Following worship today I am going to baptize a father and his infant daughter by sprinkling water on their heads. In a few weeks I will lead a group of youth at church camp into a lake where I will baptize them by immersion. Some churches accept only one mode of baptism and others accept only the other. We practice a "blended baptism" here, and in this case it works. What we try not to do is fuss and fight over things like sacraments, worship styles and doctrinal differences. What we try to do is speak the same spiritual language—the language of love. We try to share a common faith that expresses itself through love.
We don’t always perfectly reflect this ideal, but we strive toward perfection—and praise the Lord for that. In our Call to Worship, Paul says that …love is the fulfillment of the law (Romans 13:10). In this he is echoing Jesus Christ’s two greatest commandments: love of God and love of neighbor. All the law and prophets, he says, hang on these two commandments (Matthew 22:40). All of God’s law spoken by his prophets aims for one goal: us loving God by loving his other children—no exceptions.

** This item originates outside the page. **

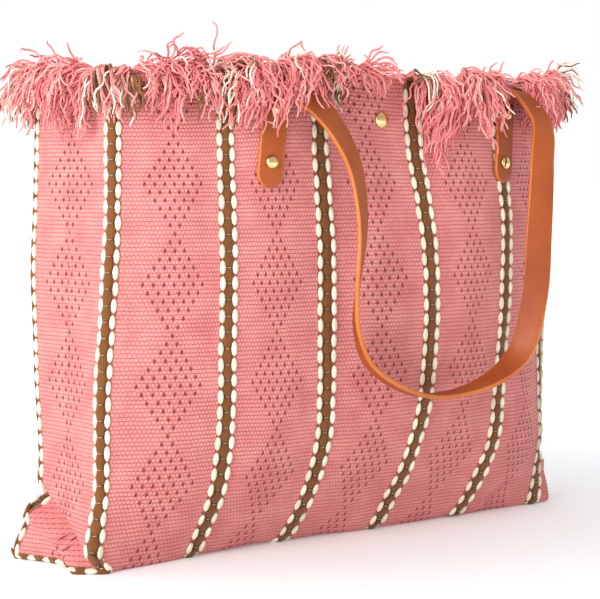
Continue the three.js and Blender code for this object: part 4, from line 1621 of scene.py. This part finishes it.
class Hardware:
    """The rivets of both handles and the magnetic snap."""

    def __init__(self, trees: Trees, finishes: Finishes, fastening: Fastening) -> None:
        """Holds what the fastenings are made with."""
        self.trees = trees
        self.finishes = finishes
        self.fastening = fastening

    def rivets(self, face: str) -> list[bpy.types.Object]:
        """Makes the rivet heads of one face and the caps behind the lining."""
        turns = self.fastening.turns[face]
        places = np.array([turn.origin + turn.up * rise for turn in turns for rise in (0, turn.pitch)])
        outward = np.array([turn.out for turn in turns for _ in range(2)])
        along = np.array([turn.up for turn in turns for _ in range(2)])
        seat = 3.5
        head = [(0, -7.7), (1.5, -7.7), (1.5, seat), (4.2, seat), *domed(5.0, seat, 2.9, 0.4)]
        inner = [(0, -8.9), (3.2, -8.9), (4.0, -8.6), (4.4, -7.9), (4.4, -7.2), (4.1, -7.1), (1.8, -7.1),
                 (1.8, -8.1), (0, -8.1)]
        made = []
        for name, profile, nodes in ((f"{face}_rivet_heads", head, "rivet_cap"),
                                     (f"{face}_rivet_backs", inner, "rivet_inner_cap")):
            part = turned_part("part_shape", profile)
            seeds = new_piece("rivet_seeds", places, [])
            paint_points(seeds, "outward", "FLOAT_VECTOR", outward)
            paint_points(seeds, "along", "FLOAT_VECTOR", along)
            piece = self.trees.parts.grown(seeds, name, {"Finish": self.finishes.gold, "Part": part})
            bpy.data.objects.remove(part)
            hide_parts(*(f"{face}_{nodes}_{k}" for k in range(1, 5)))
            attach(piece, ROOT)
            made.append(piece)
        return made

    def snap_part(self, name: str, profile: Sequence[tuple[float, float]], face: str,
                  node: str, finish: bpy.types.Material) -> bpy.types.Object:
        """Makes one turned part of the snap in its place in the mouth."""
        part = turned_part(name, profile)
        low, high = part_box(f"{face}_snap_cap")
        out_y = -1.0 if face == "front" else 1.0
        outer = low.y if face == "front" else high.y
        surface = outer - out_y * 4.2 * MM
        points = corners(part)
        placed = np.stack([points[:, 0], surface + out_y * points[:, 2], (low.z + high.z) / 2 - out_y * points[:, 1]], 1)
        part.data.vertices.foreach_set("co", placed.astype(np.float32).ravel())
        mesh = bmesh.new()
        mesh.from_mesh(part.data)
        bmesh.ops.recalc_face_normals(mesh, faces=mesh.faces)
        mesh.to_mesh(part.data)
        mesh.free()
        finish_mesh(part, finish)
        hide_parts(node)
        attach(part, f"{face}_mouth")
        return part

    def snap(self) -> list[bpy.types.Object]:
        """Makes the snap: a cap on each face, a socket with its magnet and a stud."""
        cap = [(0, -6.5), (1.7, -6.5), (1.7, 1.0), (5.4, 1.0), *domed(6.4, 1.0, 3.2, 0.5)]
        body = -5.8
        socket = [(0, body - 1.6), (2.5, body - 1.6), (2.6, body - 2), (7.4, body - 2), (7.4, body - 3.8),
                  (7.6, body - 4), (8.3, body - 4), (8.5, body - 3.8), (8.5, body - 0.2), (8.3, body),
                  (2, body), (2, body - 1), (0, body - 1)]
        magnet = [(2.9, body - 2.3), (2.9, body - 3.7), (3.1, body - 3.9), (6.9, body - 3.9), (7.1, body - 3.7),
                  (7.1, body - 2.3), (2.9, body - 2.3)]
        stud = [(0, body - 3.6), (1.7, body - 3.6), (2.0, body - 3.4), (2.2, body - 2.5), (8.2, body - 2.5),
                (8.5, body - 2.3), (8.5, body - 0.2), (8.3, body), (2, body), (2, body - 1), (0, body - 1)]
        gold, steel = self.finishes.gold, self.finishes.steel
        return [
            self.snap_part("front_snap_head", cap, "front", "front_snap_cap", gold),
            self.snap_part("back_snap_head", cap, "back", "back_snap_cap", gold),
            self.snap_part("snap_socket_cup", socket, "front", "snap_socket", gold),
            self.snap_part("snap_magnet_ring", magnet, "front", "snap_magnet", steel),
            self.snap_part("snap_stud_plate", stud, "back", "snap_stud", gold),
        ]


# ---------------------------------------------------------------------------------------------
# Studio
# ---------------------------------------------------------------------------------------------
@dataclass
class Studio:
    """A white floor that glows as painted light, soft light from the left and the camera."""
    camera_place: tuple = (-0.93557, -1.12611, 0.28229)
    camera_yaw: float = 39.48
    camera_pitch: float = 4.01
    lens: float = 112.85
    floor_size: float = 60.0
    # painted light: the floor's own glow near the bag and far from it
    painted_floor_glow: tuple = (0.16, 0.75)
    glow_reach: tuple = (0.34, 1.1)

    def floor(self) -> None:
        """Lays the floor, which glows as painted light: dimly near the bag, so that a painted shade lies round it,
        and brightly further out.
        """
        half = self.floor_size / 2
        piece = new_piece("floor", np.array([(-half, -half, 0), (half, -half, 0), (half, half, 0), (-half, half, 0)]),
                          [(0, 1, 2, 3)])
        g = Graph("white_floor")
        g.shader.inputs["Emission Color"].default_value = (1.0, 1.0, 1.0, 1.0)
        length = g.node("ShaderNodeVectorMath", operation="LENGTH")
        g.link(g.object_place(), length.inputs[0])
        low, high = self.painted_floor_glow
        glow = Term(g.tree, length.outputs["Value"]).between(*self.glow_reach) * (high - low) + low
        g.link(glow, g.shader.inputs["Emission Strength"])
        # the floor's slightly cool colour is set to cancel the pink light that the bag bounces onto it
        finish_mesh(piece, g.finish(srgb(240, 244, 246), roughness=0.9, specular_ior_level=0.1))

    def world(self, ambient: float) -> None:
        """Lights the room evenly and keeps its backdrop white."""
        world = bpy.data.worlds.new("studio")
        world.use_nodes = True
        nodes, links = world.node_tree.nodes, world.node_tree.links
        shade = nodes["Background"]
        shade.inputs["Color"].default_value = (1.0, 0.99, 0.985, 1.0)
        shade.inputs["Strength"].default_value = ambient
        backdrop = nodes.new("ShaderNodeBackground")
        backdrop.inputs["Color"].default_value = (1.0, 1.0, 1.0, 1.0)
        path, mix = nodes.new("ShaderNodeLightPath"), nodes.new("ShaderNodeMixShader")
        links.new(path.outputs["Is Camera Ray"], mix.inputs[0])
        links.new(shade.outputs[0], mix.inputs[1])
        links.new(backdrop.outputs[0], mix.inputs[2])
        links.new(mix.outputs[0], nodes["World Output"].inputs["Surface"])
        bpy.context.scene.world = world

    def panel(self, name: str, place: tuple, size: float, power: float) -> None:
        """Hangs a square soft light that faces the bag."""
        light = bpy.data.lights.new(name, "AREA")
        light.shape = "SQUARE"
        light.size = size
        light.energy = power
        lamp = bpy.data.objects.new(name, light)
        lamp.location = place
        lamp.rotation_euler = (Vector((0, 0, 0.15)) - Vector(place)).to_track_quat("-Z", "Y").to_euler()
        bpy.context.scene.collection.objects.link(lamp)

    def camera(self) -> None:
        """Sets the camera up."""
        data = bpy.data.cameras.new("camera")
        data.sensor_width = 36.0
        data.lens = self.lens
        camera = bpy.data.objects.new("camera", data)
        camera.location = self.camera_place
        camera.rotation_euler = Euler((math.radians(90 - self.camera_pitch), 0, math.radians(-self.camera_yaw)))
        bpy.context.scene.collection.objects.link(camera)
        bpy.context.scene.camera = camera

    def build(self) -> None:
        """Sets the whole studio up."""
        self.camera()
        self.floor()
        self.world(0.70)
        self.panel("key", (-2.6, -0.75, 0.95), 1.4, 62)
        self.panel("top", (-0.6, 0.9, 2.6), 2.0, 20)
        bpy.context.scene.view_settings.view_transform = "Standard"


# ---------------------------------------------------------------------------------------------
def report(pieces: Iterable[bpy.types.Object]) -> None:
    """Logs the name and size of each piece."""
    for piece in pieces:
        LOG.info("%s: %d faces", piece.name, len(piece.data.polygons))


def main() -> None:
    """Builds the bag and its studio."""
    logging.basicConfig(level=logging.INFO, format="%(name)s %(message)s")
    Studio().build()
    finishes, trees = Finishes(), Trees()
    fastening = Fastening()
    body = Body(finishes)
    stitches, fringe = StripeStitches(trees, finishes), Fringe(trees, finishes)
    handle, hardware = Handle(trees, finishes), Hardware(trees, finishes, fastening)
    for face, half in body.halves.items():
        report([body.woven(face), body.lining(face), stitches.build(half)])
        report(fringe.build(half, fastening.turns[face]))
        report(handle.build(face, fastening.front))
        report(hardware.rivets(face))
    report(hardware.snap())


if __name__ == "__main__":
    main()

So we don’t fly jetliners into buildings of innocents in God’s name, and we don’t demonize others as heathen and heretics in God’s name because they worship him differently than we, and we don’t gossip about fellow church members in God’s name because, frankly, it makes the faith look bad. Nobody’s attracted to that kind of faith. The kind of faith that attracts those searching for an authentic spirituality is a Faith Expressing Itself Though Love.
And so we close where Paul began, linking faith and love in our prayers for you. We always thank God, the Father of our Lord Jesus Christ, when we pray for you, because we have heard of your faith in Christ Jesus and of the love you have for all the saints…. Let others know we are Christians, not by our mode of baptism or style of worship or doctrinal dogmatism. Let them know we are Christians by our love.